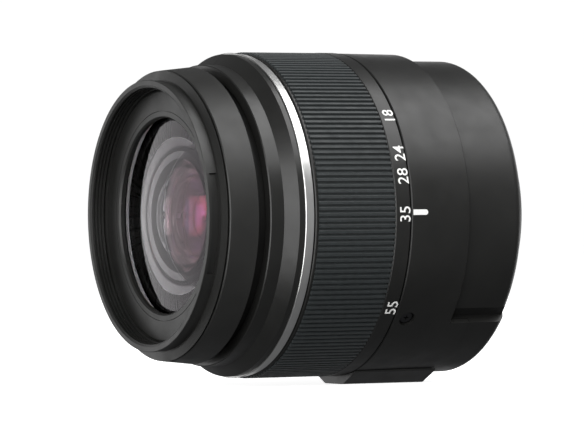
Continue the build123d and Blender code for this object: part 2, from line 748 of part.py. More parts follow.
tooth_root_radius = idler_radius_from_axis + idler_pitch_radius + tooth_height
tooth_crest_radius = idler_radius_from_axis + idler_pitch_radius - tooth_height * 0.8
ring_phase = gear_angle + 180 / ring_teeth
with BuildPart() as focus_cam_ring:
    ring(focus_cam_rear, focus_cam_front, focus_cam_inner_radius, focus_cam_radius)
    with BuildSketch(facing(focus_cam_rear)) as section:
        Circle((tooth_root_radius + focus_cam_radius) / 2)
        with BuildLine():
            Polyline(*gear_outline(ring_teeth, tooth_root_radius, tooth_crest_radius,
                                   ring_phase), close=True)
        make_face(mode=Mode.SUBTRACT)
    extrude(section.sketch, amount=toothed_length)
    for third in thirds:
        place = cell_pin_angle + third
        cam_slot(place + focus_turn, place, cell_pin_forward - focus_travel, cell_pin_forward,
                 focus_cam_inner_radius - overrun / 2, focus_cam_radius + overrun / 2,
                 cell_pin_radius + pin_fit)
        pin(focus_key_forward, focus_key_angle + third, focus_cam_inner_radius - overrun / 2,
            focus_cam_radius + overrun / 2, focus_key_radius, Mode.SUBTRACT)
finish(focus_cam_ring, "focus_cam_ring")

# Three keys that join the focus ring to the focus cam ring
with BuildPart() as focus_keys:
    for third in thirds:
        pin(focus_key_forward, focus_key_angle + third, focus_cam_inner_radius,
            focus_inner_radius + focus_key_depth, focus_key_radius)
finish(focus_keys, "focus_keys")

# Idler gear on the post of the front barrel
idler_bore_fit = 0.06
with BuildPart() as idler_gear:
    with BuildSketch(facing(gear_rear)) as section:
        hub = spot(0, idler_radius_from_axis, gear_angle)
        with BuildLine():
            Polyline(*gear_outline(idler_teeth, idler_pitch_radius - tooth_height,
                                   idler_pitch_radius + tooth_height * 0.8, gear_angle,
                                   (hub.X, hub.Z)), close=True)
        make_face()
        with Locations((hub.X, hub.Z)):
            Circle(idler_post_radius + idler_bore_fit, mode=Mode.SUBTRACT)
    extrude(section.sketch, amount=gear_face_width)
finish(idler_gear, "idler_gear")

# Focus motor behind the web of the front barrel
motor_length = 10.5
motor_bush_radius = 1.4
motor_bush_length = 0.8
motor_terminal_length = 1.2
motor_rear = front_web_rear - motor_length
with BuildPart() as focus_motor:
    post(motor_rear, front_web_rear, motor_radius_from_axis, motor_angle, motor_radius)
    post(motor_rear - motor_bush_length, motor_rear, motor_radius_from_axis, motor_angle,
         motor_bush_radius)
    post(front_web_rear - 3 * motor_bush_length, front_web_rear, motor_radius_from_axis,
         motor_angle, motor_shaft_radius + pin_fit, Mode.SUBTRACT)
finish(focus_motor, "focus_motor")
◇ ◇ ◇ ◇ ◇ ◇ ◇
• [BRIEF]: Print all the data exactly.

• [EXPECTED ANSWER]:
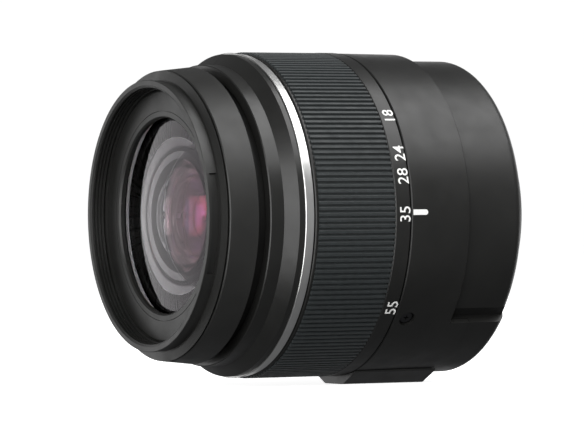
Continue the build123d and Blender code for this object: part 2, from line 748 of part.py. More parts follow.
tooth_root_radius = idler_radius_from_axis + idler_pitch_radius + tooth_height
tooth_crest_radius = idler_radius_from_axis + idler_pitch_radius - tooth_height * 0.8
ring_phase = gear_angle + 180 / ring_teeth
with BuildPart() as focus_cam_ring:
    ring(focus_cam_rear, focus_cam_front, focus_cam_inner_radius, focus_cam_radius)
    with BuildSketch(facing(focus_cam_rear)) as section:
        Circle((tooth_root_radius + focus_cam_radius) / 2)
        with BuildLine():
            Polyline(*gear_outline(ring_teeth, tooth_root_radius, tooth_crest_radius,
                                   ring_phase), close=True)
        make_face(mode=Mode.SUBTRACT)
    extrude(section.sketch, amount=toothed_length)
    for third in thirds:
        place = cell_pin_angle + third
        cam_slot(place + focus_turn, place, cell_pin_forward - focus_travel, cell_pin_forward,
                 focus_cam_inner_radius - overrun / 2, focus_cam_radius + overrun / 2,
                 cell_pin_radius + pin_fit)
        pin(focus_key_forward, focus_key_angle + third, focus_cam_inner_radius - overrun / 2,
            focus_cam_radius + overrun / 2, focus_key_radius, Mode.SUBTRACT)
finish(focus_cam_ring, "focus_cam_ring")

# Three keys that join the focus ring to the focus cam ring
with BuildPart() as focus_keys:
    for third in thirds:
        pin(focus_key_forward, focus_key_angle + third, focus_cam_inner_radius,
            focus_inner_radius + focus_key_depth, focus_key_radius)
finish(focus_keys, "focus_keys")

# Idler gear on the post of the front barrel
idler_bore_fit = 0.06
with BuildPart() as idler_gear:
    with BuildSketch(facing(gear_rear)) as section:
        hub = spot(0, idler_radius_from_axis, gear_angle)
        with BuildLine():
            Polyline(*gear_outline(idler_teeth, idler_pitch_radius - tooth_height,
                                   idler_pitch_radius + tooth_height * 0.8, gear_angle,
                                   (hub.X, hub.Z)), close=True)
        make_face()
        with Locations((hub.X, hub.Z)):
            Circle(idler_post_radius + idler_bore_fit, mode=Mode.SUBTRACT)
    extrude(section.sketch, amount=gear_face_width)
finish(idler_gear, "idler_gear")

# Focus motor behind the web of the front barrel
motor_length = 10.5
motor_bush_radius = 1.4
motor_bush_length = 0.8
motor_terminal_length = 1.2
motor_rear = front_web_rear - motor_length
with BuildPart() as focus_motor:
    post(motor_rear, front_web_rear, motor_radius_from_axis, motor_angle, motor_radius)
    post(motor_rear - motor_bush_length, motor_rear, motor_radius_from_axis, motor_angle,
         motor_bush_radius)
    post(front_web_rear - 3 * motor_bush_length, front_web_rear, motor_radius_from_axis,
         motor_angle, motor_shaft_radius + pin_fit, Mode.SUBTRACT)
finish(focus_motor, "focus_motor")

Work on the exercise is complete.